Sie werden nicht lange nach ihren Führungskräften suchen müssen. Wenn es um Posten und Titel geht, stehen die Theologen Schlange …
Worauf basiert diese Einschätzung? Und dieser pauschalisierend-negative Unterton? Persönlichen Erfahrungen? Dann setze ich meine persönliche Erfahrung dagegen. Ich kenne etliche Theologennin und Theologen – und keiner von denen reißt sich um hohe kirchliche Ämter.
Und nun?
„Zurzeit ist die Hamburger Bischöfin Kirsten Fehrs die amtierende Ratsvorsitzende. Sie hatte bereits angekündigt, für das Amt des Ratsvorsitzes offen zu sein.“ Da haben wir schon mal eine …
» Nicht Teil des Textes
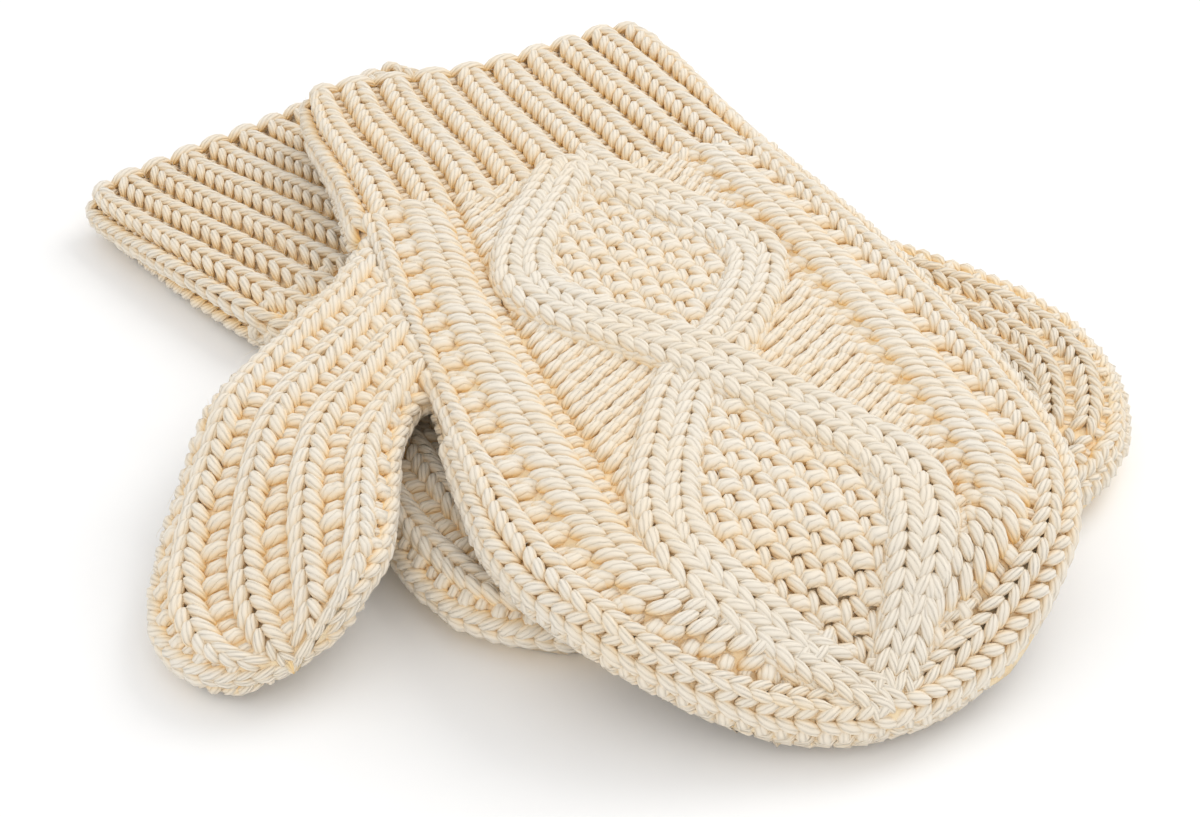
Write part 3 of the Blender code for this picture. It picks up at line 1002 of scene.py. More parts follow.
@dataclass(frozen=True)
class Turn:
    """Two rows of a twisted rope: a round bead and two pairs of long slanting legs.

    Attributes:
        lengths: of each length of yarn, places across at its two ends, places along at its
            two ends, its height and its radius.
        rise: height of the yarn's middle line.
        round_side: how far the rope falls away at its sides.
        press: thickness of the yarn outwards, as a share of its width.
        sides, rings: faces round a length and along it.
    """

    lengths: tuple[tuple[float, float, float, float, float, float], ...] = (
        (-7.2, -3.2, -0.6, 3.6, -0.4, 2.1),
        (-4.9, 1.0, 0.2, 4.6, 0.9, 1.6),
        (-4.2, 1.2, 4.1, 8.5, 0.8, 1.6),
        (0.0, 6.6, 1.4, 6.6, 0.7, 1.6),
        (0.2, 6.4, 5.3, 10.5, 0.6, 1.6),
    )
    rise: float = -1.1
    round_side: float = 2.8
    press: float = 1.25
    sides: int = 8
    rings: int = 8

    def knit(
        self, pile: Pile, ground: Ground, s: Array, u: Array, size: Array, high: Array
    ) -> None:
        """Adds the two rows at each place.

        Args:
            pile, ground, s, u, size, high: as in Vee.knit.
        """
        k, swell = spindle(self.rings)
        size = np.asarray(size, float)[:, None]
        for across, far, along, ahead, lift, radius in self.lengths:
            off = across + (far - across) * k
            fall = self.round_side * np.abs(off / 7.0) ** 2.5
            dip = 1.0 * (1 - k) ** 3 + 1.2 * k**3
            pile.spin(
                ground,
                s[:, None] + along + (ahead - along) * k,
                u[:, None] + off * size,
                high[:, None] + (self.rise + lift - fall - dip) * size,
                radius * swell * size**0.6,
                self.sides,
                self.press,
            )


# ---------------------------------------------------------------- shaders


class Value:
    """A shader socket that takes arithmetic: an expression adds its Math nodes."""

    def __init__(self, graph: "Graph", socket: bpy.types.NodeSocket) -> None:
        """Wraps an output socket of the graph."""
        self.graph, self.socket = graph, socket

    def math(self, kind: str, *others: "Value | float") -> "Value":
        """This value and others put through one Math node."""
        inputs = dict(enumerate((self, *others)))
        return self.graph.make("ShaderNodeMath", {"operation": kind}, inputs)

    def __add__(self, other: "Value | float") -> "Value":
        """Sum."""
        return self.math("ADD", other)

    __radd__ = __add__

    def __mul__(self, other: "Value | float") -> "Value":
        """Product."""
        return self.math("MULTIPLY", other)

    __rmul__ = __mul__

    def __sub__(self, other: "Value | float") -> "Value":
        """Difference."""
        return self.math("SUBTRACT", other)

    def __rsub__(self, other: float) -> "Value":
        """Difference, turned round."""
        return self * -1.0 + other

    def __pow__(self, other: float) -> "Value":
        """Power."""
        return self.math("POWER", other)

    def clamped(self) -> "Value":
        """The value kept from 0 to 1."""
        return self.math("MINIMUM", 1.0).math("MAXIMUM", 0.0)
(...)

Von all denen an der Spitze ist sie sicherlich nicht die schlechteste, auch wenn sie bei den Missbrauchsuntersuchungen nicht immer die beste Figur gemacht hat und es auch einige Vorwürfe (u.a. von Detlev Zander, Ursula Enders) gegen ihre konkrete Person gab, weil sie zwar Empathie für die Opfer zeigte, aber wohl dicht gemacht hat, als die Vorwürfe nicht mehr einzelne sondern die Organisation der EKD betrafen).
Im Gegensatz zu vielen Leitenden in der EKD hat sie sich aber wohl wirklich mit dieser Kritik auseinander gesetzt und benennt inzwischen auch die Institution EKD als verantwortlich.
(Quelle u.a. wikipedia zu ihrer Person)
Es müssen meines Wissens keine Theologen sein.
Ansonsten ist es wohl eher ein Netzwerken, was einem auch in anderen Bereichen persönlich helfen kann.
Aber wo ist das bei Gremien dieser Art, auch nichtkirchlich, nicht der Fall?
Ich denke, hier ist der Schwerpunkt der Kritik beim Umgang mit Missbrauch schon richtig. Da muss man kein anderes Fass aufmachen.
Die Aufarbeitung des ungeheuren Missbrauchs innerhalb der EKD wird nicht besser, wenn die, die sich für diese Aufarbeitung einsetzen, nun auch noch gehen.
Aber das hier im Artikel beschriebene Feedback ist schon erschreckend, wenn auch nicht überraschend.